Rae Price, technical designer at Tonlé, works with Ty, head of printing, on new hand-painted designs in the Tonlé workshop.
© Hannah Tabert / Tonlé
As companies rush to make fixes, she warns against brands putting a person of colour in leadership or hiring a diversity and inclusion officer and thinking their work is done.
“When they’re appointed to these highly visible roles, and they’re the only one, they experience intense scrutiny, hypervisibility, very severe performance pressures and burden of doubt. Oftentimes they lack the support of the leadership team. They’re often seen as the outsider,” says Glass. It requires a deep-rooted cultural change that’s integrated into the company, she says.

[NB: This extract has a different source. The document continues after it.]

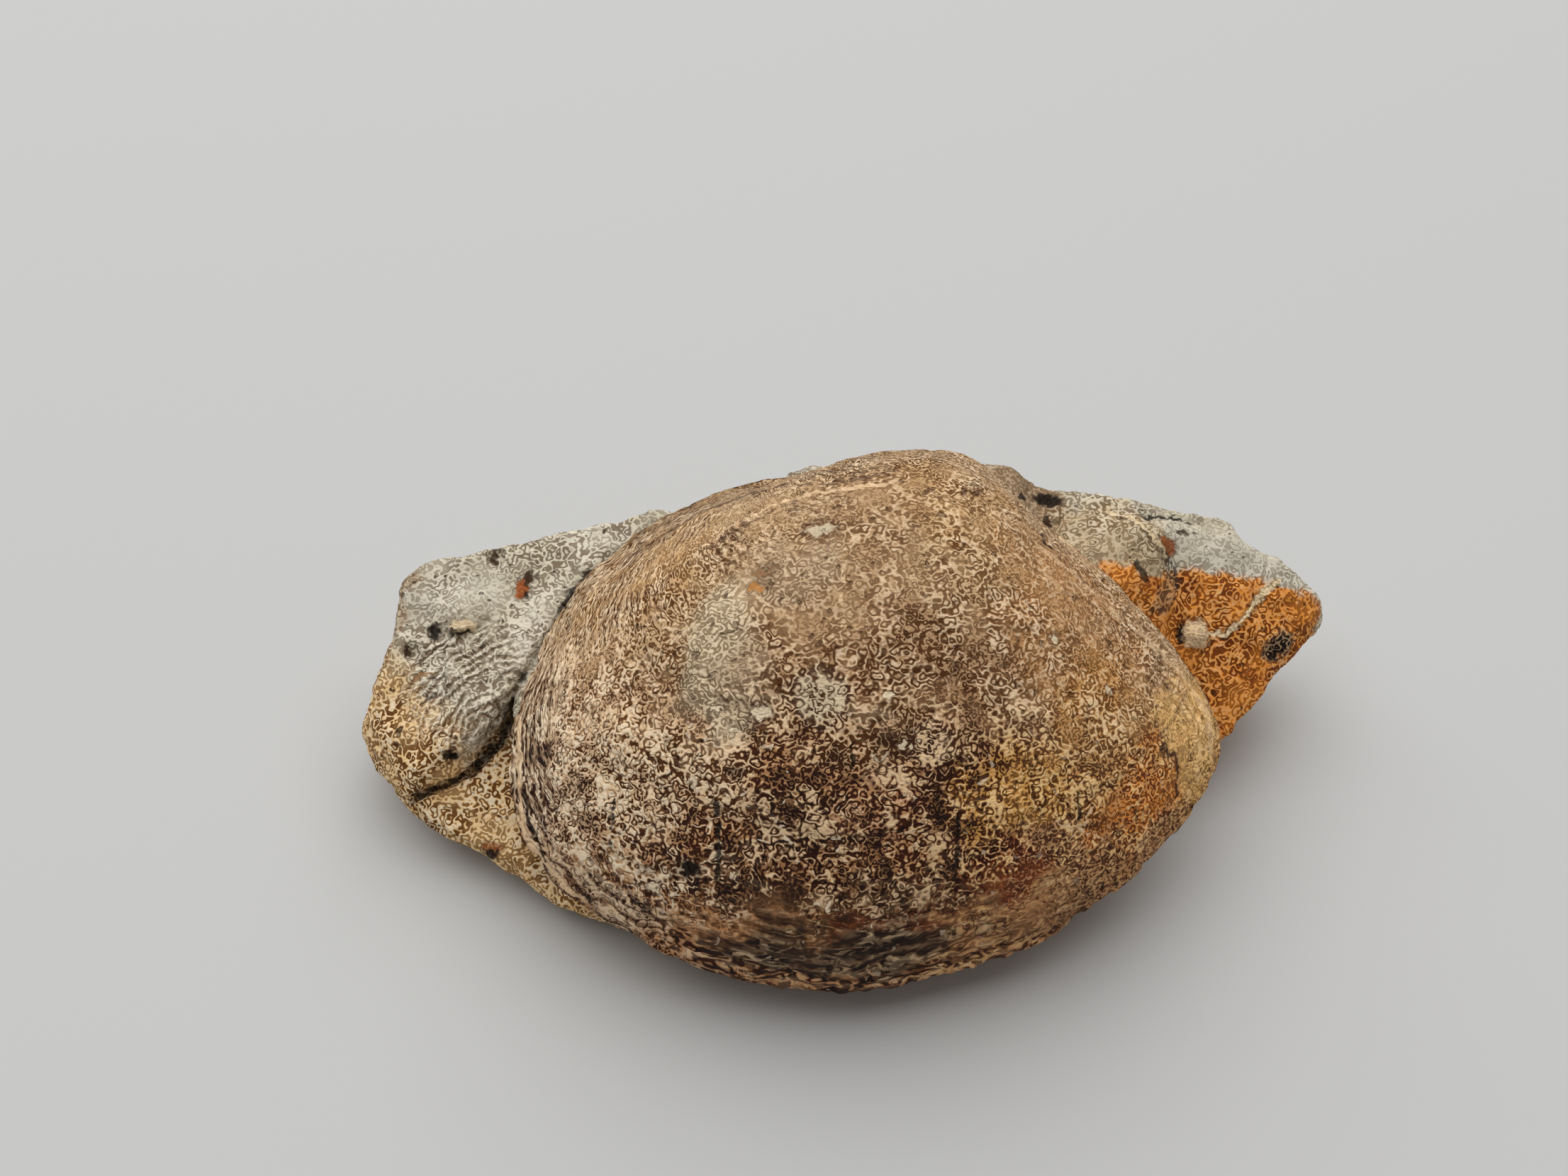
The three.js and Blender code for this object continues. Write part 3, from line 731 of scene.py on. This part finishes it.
def shellMaterial(piece):
    look = shellFinish
    ink = {name: linear(code) for name, code in look["colours"].items()}
    material, place, shader = newFinish("shellFinish")
    growth = place.node("UVMap", {"uv_map": "growth"}, {})
    _, size, _ = axes(growth)
    x, y, height = axes(place)
    near = ragged(place, 0.9, 0.35, 6)
    torn = ragged(near, 1.1, 0.9, 8)
    loose = ragged(ragged(place, 7, 5), 1.6, 1.6, 3)
    clouds = cloud(place, 8, 3, 0.6)
    lowDown = band(height + y + (clouds - 0.5) * 22, 36, 14)  # low on the front
    colour = coat(ink["upper"], ink["lower"], lowDown)

    def paint(name, mask, way="MIX"):
        nonlocal colour
        colour = coat(colour, ink[name], mask, way)

    for name, strength, middle, wide, tall in look["zones"]:
        paint(name, zone(loose, middle, (wide, tall, tall)) * strength)

    def areas(listed):
        # The strongest of the areas at each place; each has its strength first.
        return strongest([zone(loose, middle, (wide, tall, tall), 0.4) * strength
                          for strength, middle, wide, tall in listed])

    # patches a few millimetres across: crusts of pale grain, bare dark places, and smooth ones
    patch = cloud(ragged(place, 3, 1.3, 4), 3.4, 3, 0.6, 0, 21)
    smooth = band(cloud(place, 4, 2, 0.5, 0, 33), 0.5, 0.62) * (0.35 - lowDown * 0.15)
    strength = (1 - smooth) * (1 - areas(look["calm"])) * (1 + lowDown * 0.15)
    rightSide = band(x, 9, 19)
    mottled = lowDown * (1 - rightSide * 0.75)
    paint("dark", band(patch, 0.46, 0.33) * mottled * 0.65)
    paint("cream", band(patch, 0.55, 0.7) * (0.25 + mottled * 0.45))
    outline = band(away(patch, 0.54), 0.016, 0.004) * (0.35 + lowDown * 0.65)  # round the crusts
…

Rachel Faller, founder of zero-waste brand Tonlé, says having a diverse team (she’s the only white person at the company) is pivotal to their work on sustainability. “Our core leadership team is based in Cambodia, and our team is much more directly connected to the impact of climate change and pollution,” she says. “While I’m often the one writing on social media, those views are shaped by people at Tonlé who have more first-hand experience with the issues we are trying to solve.” Faller was grateful last week to have Rae Price, Tonlé’s technical designer, guide her towards supporting black-owned businesses and promoting black educators.
“If you’ve got issues in your supply chain, if you can’t ensure your workers are treated well, then which lives matter?”
Not all brands responded that way; Price and other black fashion influencers noticed. “As black woman, it has been incredibly disappointing to see brands decide that now is a good time to have a voice in this conversation about racial injustices,” says Price. “They have been complicit in structural racism through their silence and in some cases, directly and systematically suppressing black voices and excluding black faces.”
Tapestry, which owns Coach and Kate Spade — and is one of the only major fashion groups to be led by a black man, Jide Zeitlin — has gone farther than most in the last week and committed to convening social justice, legal and corporate representatives to develop a long-term plan to combat systemic inequality. Last year, it established corporate responsibility goals for 2025, including building diversity into brand leadership teams. It aims for leadership to better reflect its full employee make-up, which was 44 per cent ethnically diverse while the leadership team stood at 21 per cent. Few other luxury brands have been so public about their goals and diversity make-up.
Black sustainable fashion advocates have named only a small number of brands who are getting it right: namely, Tonlé, Proclaim and Matter Prints. Leah Thomas, who works with businesses to integrate intersectional environmentalism and social justice into their mission statements and strategies, also names Girlfriend Collective and Outdoor Voices, two activewear brands. For others to adopt it, sustainability as a concept needs to be more inclusive, she says.
The fight to protect fashion’s artisans
Racism, like climate change and pollution, is a deeply pervasive and systemic problem, say advocates. Brands need to commit to change, but they need to be prepared for that change to take a lot of work. “You can only be inauthentic for so long. So my advice, since most well-known brands have a racial deficit: take accountability and do the hard work,” says sustainable fashion consultant Dominique Drakeford.
The efforts of brands to improve their sustainable supply chains need to be more inclusive too, including its impact on minority groups, says Céline Semaan, CEO of the social and environmental foundation Slow Factory. Using organic cotton is laudable, for example, but not if you don’t ensure decent wages for farmers. “We can’t measure it from one angle only,” Semaan says. “Anything that is addressed in a silo, with a microscope, is not something we believe is going to drive global change. It’s not going to scale at all.”
Even sustainable fashion brands need to have a rethink, according to Tonle’s Price. “Just because the sustainable fashion industry is more conscious, does not mean that it is not complicit [in] the systems and behaviours that have systematically suppressed and oppressed black and brown communities throughout history,” says Price. Conversations about race have to involve criminal and environmental justice, access to education and housing and more — not that those are all problems a fashion brand can fix, but it can’t ignore them either.